Hey … here are some things I learned to do, figured out or got around to:

Better color ls in Mac:

You can do ls -G in a Mac right now, without MacPorts or Homebrew installed, and you’ll get BSD-style colored output, which is to say “not as good as GNU-style colored output.” Directories, symlinks, and executables will be colored. That’s o.k. But I remembered back in Linux times where I could get things colored down to the file type. That’s what I prefer. I did some things one might reasonably do expecting to get that GNU-style output back on my Mac, missing a few key steps and badly aggravating myself, then stumbled across a missing piece last week while trying to figure out better bash prompts. So here’s what to do:

  • Pick one of MacPorts or Homebrew. I do Homebrew, so the steps after this one should be read as vague guidance by MacPortists.
  • Install the GNU coreutils package: brew install coreutils
  • Download this gist and save it to ~/.dir_colors
  • Make sure your new ~/.dir_colors file has a line in it that starts with “TERM” and then matches the output of the command echo $TERM
  • Get this into your ~/.profile or ~/.bash_profile or whatever it is you do*:
  • source your ~/.profile or ~/.bash_profile
  • Try it out in a directory full of different kinds of things:

Better ls colors

Is it awesome for you? Hope so!

More informative ls

I also learned about a few more nice ls options while I was mucking around, and now I include these in my ls alias:

  • -F (classify): Which marks symlinks and directories with a @ and / respectively. Yes, they are also colored, but I like seeing the trailing / after a directory.
  • --group-directories-first, which does what it says on the tin.
  • -h, for “human readable output” when displaying file sizes. I finally, after years of just typing it out, realized I never use ls without, so I canonicalized it. I eagerly await the first horrific misunderstanding that is going to cause me on some system that is not mine some day.

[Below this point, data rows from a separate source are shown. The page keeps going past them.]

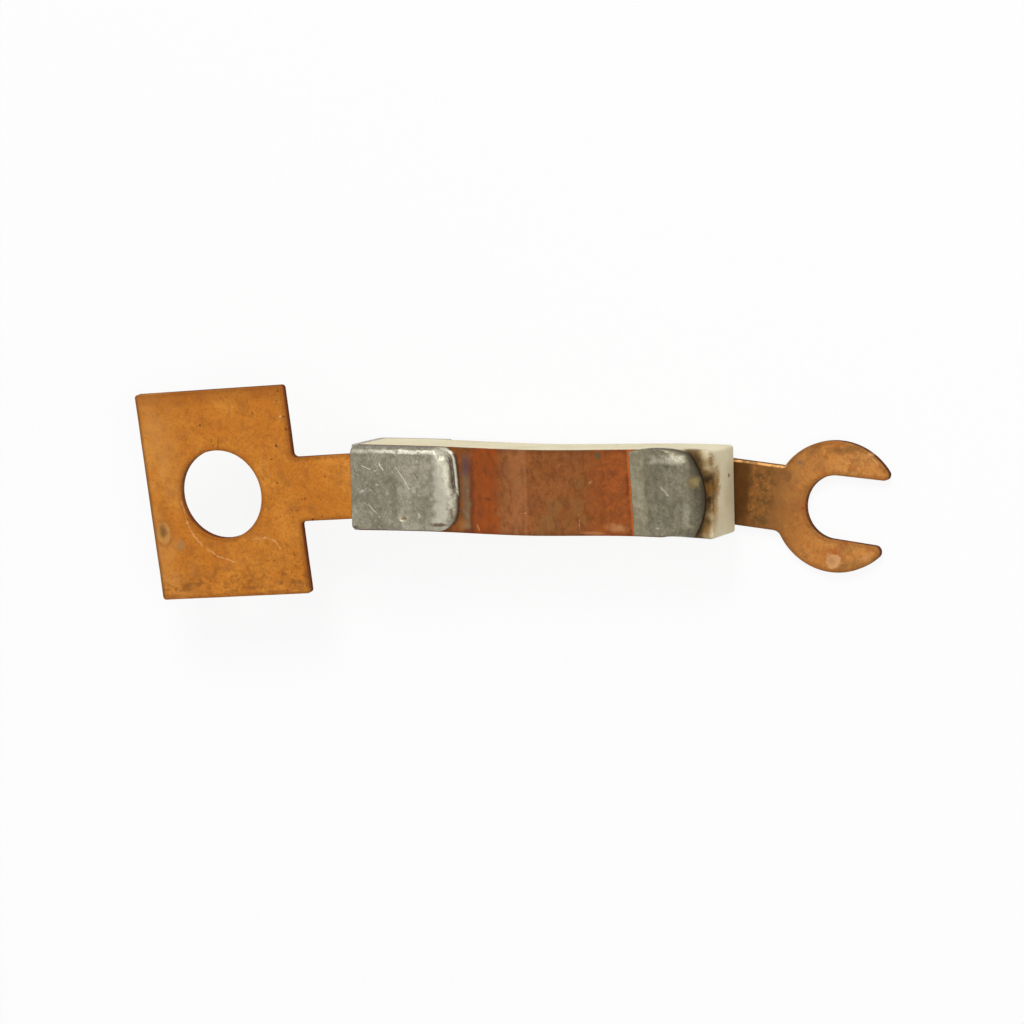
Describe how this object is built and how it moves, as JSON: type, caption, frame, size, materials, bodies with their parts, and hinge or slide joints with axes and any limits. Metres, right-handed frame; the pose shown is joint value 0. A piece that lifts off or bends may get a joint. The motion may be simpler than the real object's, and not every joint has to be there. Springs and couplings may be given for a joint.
{
  "type": "thermal fuse",
  "caption": "Fusible link: a ceramic bar carries a copper strip soldered to a plate terminal with a bolt hole and, by low-melting alloy, to an open fork terminal.",
  "frame": {"origin": "centre of the fork's slot, on the surface that the fuse lies on", "axes": "+Z away from that surface, square to the fork; +X along the ceramic bar, from the plate's end towards the fork; +Y across the bar"},
  "size_m": [0.1142, 0.033, 0.0141],
  "materials": {
    "porcelain": "matt cream porcelain, burnt brown at one end",
    "strip_copper": "red-brown heat-stained copper",
    "terminal_copper": "tarnished orange-brown copper",
    "solder": "dull tinned grey",
    "fusible_alloy": "dull grey low-melting alloy"
  },
  "bodies": {
    "root": {"ceramic_bar": "porcelain", "link_strip": "strip_copper", "hole_terminal": "terminal_copper", "fork_terminal": "terminal_copper", "solder_pad": "solder", "fusible_joint": "fusible_alloy"}
  },
  "joints": []
}
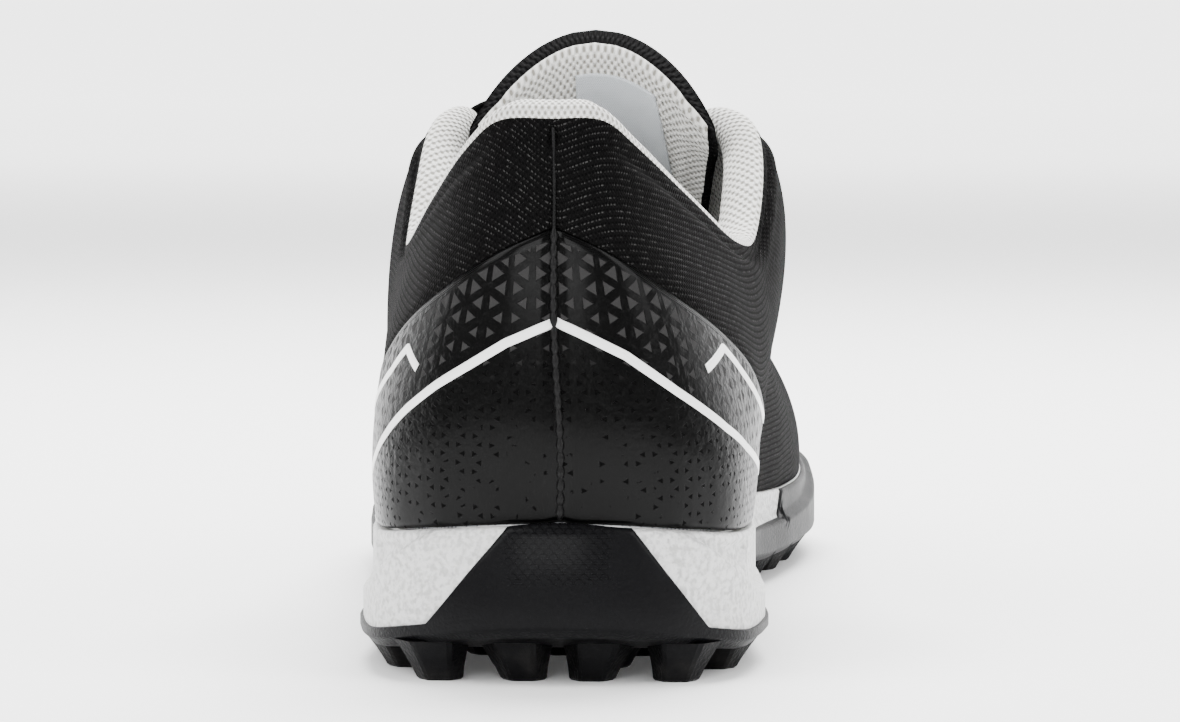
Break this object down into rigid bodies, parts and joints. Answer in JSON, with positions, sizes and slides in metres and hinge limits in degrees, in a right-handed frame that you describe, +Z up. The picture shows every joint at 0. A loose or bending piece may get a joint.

*Do I sort of hate the hall of mirrors that is .bashrc, .bash_profile, and .profile? Boy, I sure do. Especially in the age of things like rbenv/rvm and whatever else quietly diddles what they think your shell’s init file oughta be to make whatever blood magic they’re up to work correctly. I thought “just switch to zsh” would fix that, but then you start getting into bizarre “oh, that doesn’t work with zsh during install” situations that make you realize you’re losing all the time you thought you’d get back with obscure little shell workflow optimizations trying to figure out why suddenly which doesn’t work anymore.

Responses

  1. gl. says:

    February 10th, 2013 at 7:06 pm (#)

    “Do I sort of hate the hall of mirrors that is .bashrc, .bash_profile, and .profile?” amen. also, -F is one of my favorite flags forever.